Vortrag
Donnerstag, 11.5.2023, 15:00h

Daniel Fulda

Was ist eine gute wissenschaftliche Erzählung? Überlegungen zur meist übergangenen Qualitätsfrage

Die seit den 1960er Jahren geführte Diskussion über die Erzählung als Denk-, Erklärungs- und Darstellungsform der Geschichtswissenschaft hatte vor allem ein theoretisches Interesse: die Klärung von wissenschaftstheoretischen Grundlagen und erzähltheoretischen Beschreibungsmöglichkeiten der historiographischen Tätigkeit. Doch ging es nicht ausschließlich um die theoretisch valide Erfassung der tatsächlichen Praxis. Bei nicht wenigen Diskussionsteilnehmern – insbesondere denen aus der Literaturwissenschaft – schwang vielmehr auch die normative Frage mit, wie Geschichte erzählt werden sollte und wie nicht. Die dominante Argumentationslinie folgte dabei dem Modernitätsgebot: ›Gute‹ Erzählungen seien solche, die etwaige Objektivitäts-, Konsequenz- und Erklärbarkeitsillusionen durchbrechen, z.B. durch Nicht-Linearität, ausgestellte Selbstreflexion und Mealepsen. Welche Funktion erfüllte diese normative Komponente? Welchen Sinn machte es, literarische Texte zu preisen, deren Erzählweise weit entfernt ist vom größten Teil der Historiographie gleich welcher Zeit? Konnten der Historiographie damit neue Wege aufgewiesen oder sollte ein eventuelles Unbehagen an der eher überraschend rehabilitierten Erzählform kompensiert werden? In der Folge wurde so eine Diskussion darüber, was eine auf die Normalpraxis der Historiographie bezogene gute wissenschaftliche Erzählung ist, verhindert. Für die Beurteilung der historiographischen Praxis hat die Narrativitätsdiskussion wenig gebracht. Ob es überhaupt möglich ist, Qualitätskriterien für die Erzählform historiographischer Texte anzugeben, soll abschließend erwogen werden. Eine Voraussetzung dafür könnte sein, auf letztlich geschichtsphilosophische Normen von Modernität zu verzichten.

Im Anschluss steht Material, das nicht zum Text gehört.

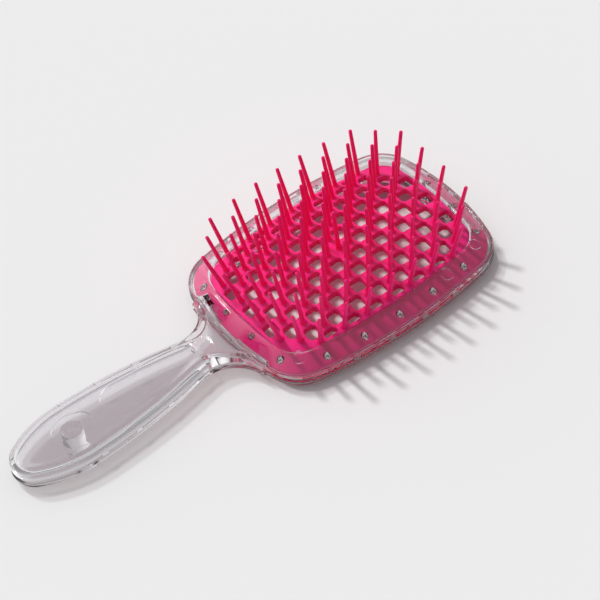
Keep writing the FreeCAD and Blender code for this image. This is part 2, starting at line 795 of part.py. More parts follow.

Daniel Fulda, geb. 1966, studierte Geschichte, Germanistik, Historische Hilfswissenschaften und Pädagogik an der Universität zu Köln. Seit Mai 2007 ist er Professor für Neuere deutsche Literaturwissenschaft an der Martin-Luther-Universität Halle-Wittenberg; 2007 bis 2020 war er Geschäftsführender Direktor des Interdisziplinären Zentrums für die Erforschung der europäischen Aufklärung. Ausgewählte Publikationen: Seit wann und warum gibt es »deutsche Klassiker«? Zwölf Thesen im Ausgang von Klassiker-Erwartung und Buchmarkt des langen 18. Jahrhunderts (2021); »Die Geschichte trägt der Aufklärung die Fackel vor.« Eine deutsch-französische Bild-Geschichte (2017); Schau-Spiele des Geldes (2005); Wissenschaft aus Kunst. Die Entstehung der modernen deutschen Geschichtsschreibung 1760–1860 (1996).